Was die beiden Vietnam anbetrifft, liegen die Verhältnisse ganz anders. Das wirtschaftliche Engagement der Schweiz ist in beiden Fällen von untergeordneter Bedeutung. Weder im Süden noch im Norden ist man der Hallstein-Doktrin verpflichtet.

Die Botschafter Schnyder und Rossetti halten dazu noch fest, dass die Reaktion Amerikas im Falle der Aufnahme von Beziehungen Schweiz–Nordkorea viel heftiger sein würde, als im Falle Nordvietnam.

7. Einigkeit besteht darüber, dass im Falle eines schweizerischen Schrittes gegenüber Hanoi13 auf die Herstellung eines diplomatischen Gleichgewichts zwischen Nord und Süd geachtet werden muss. Wir können dem Süden nicht weniger geben als dem Norden. Botschafter Schnyder denkt an eine ständige Präsenz im Norden, Botschafter Rossetti sieht die Lösung eher in vermehrten Reisen seiner selbst sowie seiner Mitarbeiter, wenn er einmal akkreditiert sein wird. Die Botschaft Peking müsste dann um eine Einheit verstärkt werden.

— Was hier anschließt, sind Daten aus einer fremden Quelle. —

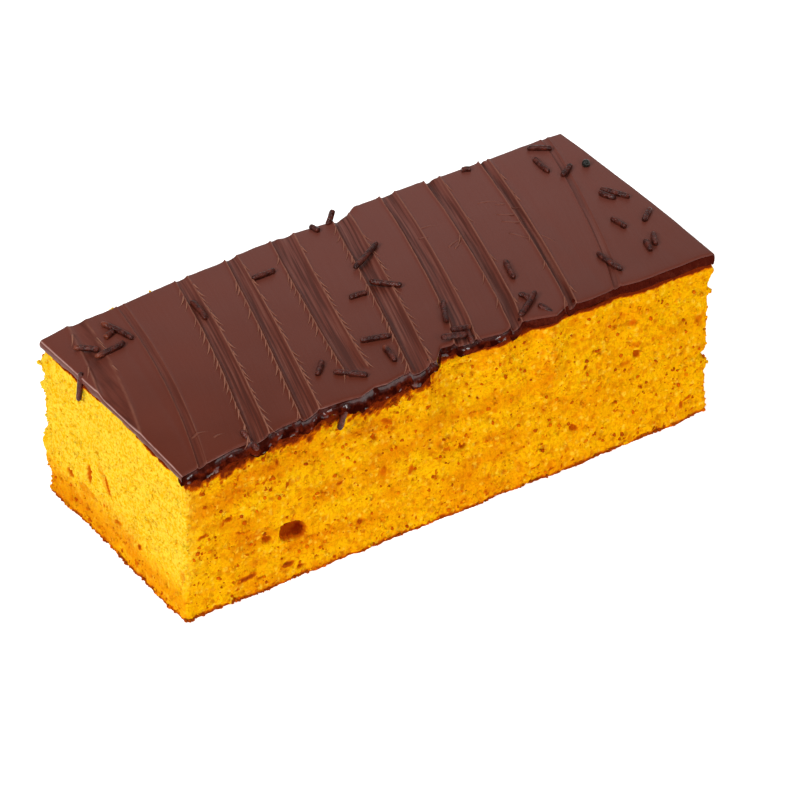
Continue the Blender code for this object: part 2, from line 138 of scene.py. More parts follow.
# The icing's mesh: columns that crowd at the ridges, rows that crowd at the front and the back,
# rings down its walls and under it
ICING_COLUMNS = 430
ICING_ROWS = 168
RIDGE_CROWDING = 2.2
RIDGE_CROWDING_REACH = 0.9
EDGE_ROWS = (0.0, 0.1, 0.22, 0.36, 0.55, 0.8, 1.1)
INNER_ROWS_FROM = 1.45
WALL_SHARES = (0.97, 0.9, 0.78, 0.64, 0.48, 0.32, 0.16, 0.04, 0.0)
UNDERSIDE_RINGS = (0.985, 0.85, 0.5)

# The sharp crest on each ridge, on its -X side and on its +X side, over a soft shoulder
CREST_WIDTH = 0.2
CREST_HEIGHTS = (0.42, 0.3)
CREST_WAVER = 0.6
CREST_DEPTH = 0.5
SHOULDER_SHARE = 0.16
SHOULDER_WIDTH = 0.6
BAND_WAVE = 0.07
STREAK_DEPTH = 0.07

# Faint creases: x at the front and at the back, depth, width
CREASES = (
    (45.0, 54.5, 0.12, 1.5),
    (66.2, 66.4, 0.10, 1.6),
    (57.2, 73.0, 0.08, 1.6),
    (-69.5, -58.0, 0.10, 1.2),
)

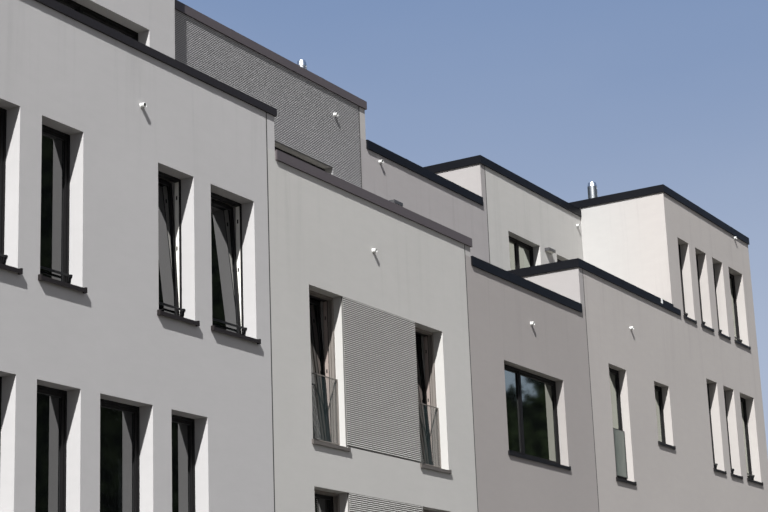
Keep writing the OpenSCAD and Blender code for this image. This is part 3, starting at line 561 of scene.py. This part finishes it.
def makeSeals(look):
    mesh = bmesh.new()
    mesh.from_mesh(frame["nodes"]["window_glass"].data)
    bmesh.ops.remove_doubles(mesh, verts=mesh.verts, dist=0.0001)
    bmesh.ops.dissolve_limit(mesh, angle_limit=0.01, verts=mesh.verts, edges=mesh.edges)
    inner = [face for face in mesh.faces if face.calc_area() <= look["smallest"]
             or face.normal.y * face.calc_center_median().y <= 0.5]
    bmesh.ops.delete(mesh, geom=inner, context="FACES")
    rims = set(bmesh.ops.inset_individual(mesh, faces=mesh.faces[:],
                                          thickness=look["width"])["faces"])
    panes = [face for face in mesh.faces if face not in rims]
    bmesh.ops.delete(mesh, geom=panes, context="FACES_ONLY")
    bmesh.ops.solidify(mesh, geom=mesh.faces[:], thickness=-look["proud"])
    piece("paneSeals", mesh, "frame_metal",
          smoothFinish("sealRubber", look["rubber"], 0.75, 0.0005, 60.0))


# What shows in the gap of a tilted sash: the light core of the frame and its dark keepers
rebateLook = {
    "tilted": 0.12,  # a sash deeper than this stands tilted
    "gap": 0.004,
    "lining": 0.0015,
    "setIn": 0.004,  # from the outer face of the frame to the lining
    "deep": 0.060,
    "foot": 0.02,
    "keepers": [0.13, 0.5, 0.87],  # heights on the jamb
    "keeperHeight": 0.05,
    "keeperDeep": 0.02,
    "keeperShare": 0.75,  # of the gap
    "zinc": tint(58, 57, 56),
    "cores": [tint(226, 224, 218), tint(146, 134, 128), tint(226, 224, 218),
              tint(226, 224, 218)],  # by house, from a to d
}
windowNodes = ["front_windows_a", "front_windows_b", "front_windows_c", "front_windows_d",
               "rear_windows"]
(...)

8. Wenn etwas geschehen soll, dann möglichst rasch. Abzuklären ist vordringlich die verfassungsmässige Kompetenz des Bundesrates.

Mit der voranschreitenden Vietnamisierung des Krieges ist die Möglichkeit nicht von der Hand zu weisen, dass auch Südvietnam in Zukunft eine Art Hallstein-Doktrin entwickeln wird.

1
Notiz: CH-BAR#E2001E#1980/83#4478* (B.15.11). Kopien an P. Micheli, E. Thalmann, F. Schnyder, R. Probst, O. Rossetti, R. Hartmann, A. Janner, A. Natural und F. Châtelain.
2
Bericht des Bundesrates an die Bundesversammlung über die Richtlinien für die Regierungspolitik in der Legislaturperiode 1968–1971 vom 15. Mai 1968, BBl, 1970, I, S. 1204–1248, bes. S. 1207 f.
3
Zur Frage der geteilten Staaten vgl. DDS, Bd. 25, Dok. 4, dodis.ch/35862 und Dok. 123, dodis.ch/35861.
4
Politischer Bericht Nr. 7 von R. Hartmann an P. Graber vom 27. August 1970, CH-BAR#E2300-01#1977/28#88* (A.21.31).
5
Vgl. dazu DDS, Bd. 25, Dok. 70, dodis.ch/35607 sowie DDS, Bd. 25, Dok. 149, dodis.ch/35604.
6
Vgl. den Bericht von O. Rossetti vom 20. Februar 1968, dodis.ch/32183 sowie den Bericht von O. Rossetti an W. Spühler vom 18. Juni 1969, dodis.ch/32185.
7
Zu den Bemühungen, Genf als Ort für die Friedensverhandlungen zu positionieren, vgl. DDS, Bd. 24, Dok. 83, dodis.ch/32172.
8
Vgl. dazu DDS, Bd. 24, Dok. 22, dodis.ch/32486, sowie DDS, Bd. 25, Dok. 153, dodis.ch/35785. Allgemein zu den Beziehungen zu Südkorea vgl. die Berichte von M. Leu vom 1. Mai 1972, dodis.ch/36017 sowie dodis.ch/36018.
9
Vgl. dazu DDS, Bd. 24, Dok. 169, dodis.ch/33133.
10
Zu den Wirtschaftsbeziehungen mit Nordkorea vgl. z. B. die Notiz von P.-A. Ramseyer vom 27. März 1972, dodis.ch/36019. Für eine Gegenüberstellung des Aussenhandels mit den geteilten Staaten vgl. die Notiz von R. Baumgartner vom 1. Februar 1972, dodis.ch/34383.
11
Vgl. dazu DDS, Bd. 25, Dok. 152, dodis.ch/35835, Anm. 5.
12
Zur möglichen Aufnahme von diplomatischen Beziehungen mit Nordkorea vgl. DDS, Bd. 25, Dok. 164, dodis.ch/35836 und Dok. 168, dodis.ch/35837.
13
Zu den Beziehungen der Schweiz zu Nordvietnam vgl. DDS, Bd. 25, Dok. 4, dodis.ch/35862 und Dok. 90, dodis.ch/35603.